* SUPPLIED MATERIAL:
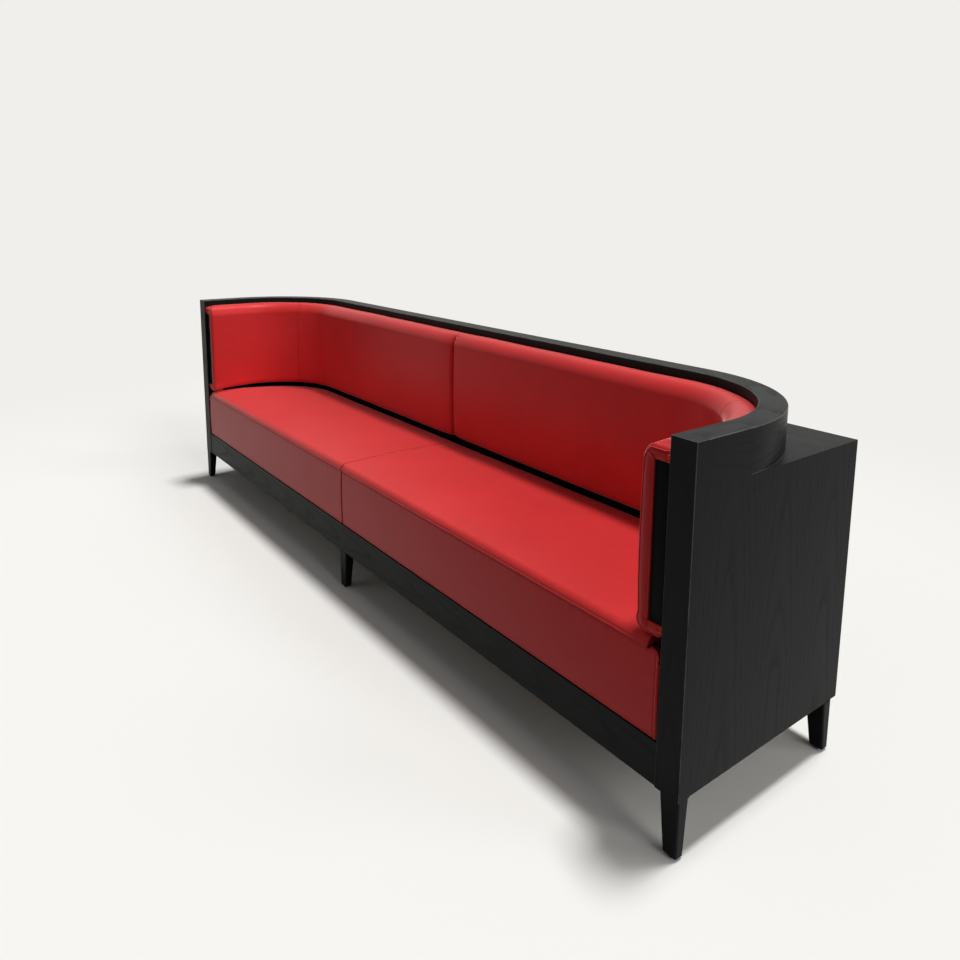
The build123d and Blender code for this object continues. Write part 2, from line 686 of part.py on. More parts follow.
def seat_along():
    """Section along the bench: small rolls at the split and at the end."""
    top = SEAT_HEIGHT - SEAT_EDGE_DROP / 2
    split_in = arc_turn(SEAT_SPLIT_ROLL)
    end_in = arc_turn(SEAT_END_ROLL)
    crown = ((SEAT_SPLIT_X + SEAT_END_X) / 2, SEAT_HEIGHT + SEAT_EDGE_DROP / 2)
    with BuildSketch(wing_plane(0)) as section:
        with BuildLine():
            Polyline(
                (SEAT_END_X, top - SEAT_END_ROLL),
                (SEAT_END_X, BOARD_TOP),
                (SEAT_SPLIT_X, BOARD_TOP),
                (SEAT_SPLIT_X, top - SEAT_SPLIT_ROLL),
            )
            ThreePointArc(
                (SEAT_SPLIT_X, top - SEAT_SPLIT_ROLL),
                (SEAT_SPLIT_X + split_in, top - split_in),
                (SEAT_SPLIT_X + SEAT_SPLIT_ROLL, top),
            )
            ThreePointArc(
                (SEAT_SPLIT_X + SEAT_SPLIT_ROLL, top),
                crown,
                (SEAT_END_X - SEAT_END_ROLL, top),
            )
            ThreePointArc(
                (SEAT_END_X - SEAT_END_ROLL, top),
                (SEAT_END_X - end_in, top - end_in),
                (SEAT_END_X, top - SEAT_END_ROLL),
            )
        make_face()
    return section.sketch


def build_seat_pads():
    with BuildPart() as pad:
        extrude(seat_plan(), amount=SEAT_HEIGHT - BOARD_TOP)
        extrude(seat_across(), amount=END_X, mode=Mode.INTERSECT)
        extrude(seat_along(), amount=DEPTH, both=True, mode=Mode.INTERSECT)
    save_pair(pad, "seat_pad")


def build_seat_facings():
    edge_y = SEAT_FRONT_Y + FACING_BULGE
    low = FRONT_RAIL_TOP + FIT
    turn = arc_turn(FACING_EDGE_ROLL)
    with BuildPart() as facing:
        with BuildSketch(back_plane(SEAT_SPLIT_X)):
            with BuildLine():
                Polyline(
                    (edge_y + FACING_EDGE_ROLL, low),
                    (FRAME_FRONT_Y, low),
                    (FRAME_FRONT_Y, SEAM_HEIGHT),
                    (edge_y + FACING_EDGE_ROLL, SEAM_HEIGHT),
                )
                ThreePointArc(
                    (edge_y + FACING_EDGE_ROLL, SEAM_HEIGHT),
                    (edge_y + turn, SEAM_HEIGHT - turn),
                    (edge_y, SEAM_HEIGHT - FACING_EDGE_ROLL),
                )
                ThreePointArc(
                    (edge_y, SEAM_HEIGHT - FACING_EDGE_ROLL),
                    (SEAT_FRONT_Y, (low + SEAM_HEIGHT) / 2),
                    (edge_y, low + FACING_EDGE_ROLL),
                )
                ThreePointArc(
                    (edge_y, low + FACING_EDGE_ROLL),
                    (edge_y + turn, low + turn),
                    (edge_y + FACING_EDGE_ROLL, low),
                )
            make_face()
        extrude(amount=FACING_END_X - SEAT_SPLIT_X)
    save_pair(facing, "seat_facing")


def build_all():
    os.makedirs("parts", exist_ok=True)
    build_legs()
    build_leg_bolts()
    build_glides()
    build_posts()
    build_front_rail()
    build_rear_rail()
    build_bearers()
    build_side_panels()
    build_rear_panel()
    build_seat_boards()
    build_board_screws()
    build_back_shell()
    build_corner_shells()
    build_wing_shells()
    build_pad_screws()
    build_studs()
    build_back_rail()
    build_corner_rails()
    build_wing_rails()
    build_corner_decks()
    build_deck_battens()
    build_back_pads()
    build_wing_pads()
    build_back_cores()
    build_wing_cores()
    build_seat_pads()
    build_seat_facings()


build_all()
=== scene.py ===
# %% [markdown]
# A long booth bench for a restaurant: a black wooden case, a thick top rail that
# turns through two round corners, and red leather pads that follow the rail.
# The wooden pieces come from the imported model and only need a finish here. The
# upholstery is made again as surfaces worked out with numpy, because leather over
# foam has rolls, seams, tucks and small waves that a plain solid doesn't show.

# %% Load the fixed frame
import math

import bmesh
import bpy
import numpy as np
from mathutils import Matrix, Vector


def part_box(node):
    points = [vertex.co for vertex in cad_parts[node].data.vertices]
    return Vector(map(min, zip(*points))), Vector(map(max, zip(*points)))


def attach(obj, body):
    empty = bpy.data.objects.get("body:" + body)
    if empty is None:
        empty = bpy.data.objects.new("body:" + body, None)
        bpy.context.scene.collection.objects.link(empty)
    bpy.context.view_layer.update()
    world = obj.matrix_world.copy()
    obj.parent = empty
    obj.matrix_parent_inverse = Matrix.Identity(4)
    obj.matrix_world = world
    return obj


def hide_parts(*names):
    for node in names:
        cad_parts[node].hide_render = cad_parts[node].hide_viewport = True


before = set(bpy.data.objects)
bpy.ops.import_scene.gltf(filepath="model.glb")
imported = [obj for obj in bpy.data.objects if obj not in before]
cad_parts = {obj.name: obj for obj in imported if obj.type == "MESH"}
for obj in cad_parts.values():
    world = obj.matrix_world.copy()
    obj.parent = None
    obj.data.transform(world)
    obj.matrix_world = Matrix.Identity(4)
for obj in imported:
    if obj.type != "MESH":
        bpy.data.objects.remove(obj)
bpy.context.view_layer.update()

BODY = "root"
print("frame loaded with", len(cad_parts), "pieces")

# %% [markdown]
# The sizes that the pieces share are read from the frame, so that the leather sits
# where the wood says. The plan of the back is a straight line, a quarter circle and
# another straight line, so a corner centre and a radius are all that the curve needs.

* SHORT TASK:
Using the data above, repeat exactly the lines that begin at the line with "build_wing_pads()" and end at the line with "import math", both ends included.

* THE COMPLETED TASK:
    build_wing_pads()
    build_back_cores()
    build_wing_cores()
    build_seat_pads()
    build_seat_facings()


build_all()
=== scene.py ===
# %% [markdown]
# A long booth bench for a restaurant: a black wooden case, a thick top rail that
# turns through two round corners, and red leather pads that follow the rail.
# The wooden pieces come from the imported model and only need a finish here. The
# upholstery is made again as surfaces worked out with numpy, because leather over
# foam has rolls, seams, tucks and small waves that a plain solid doesn't show.

# %% Load the fixed frame
import math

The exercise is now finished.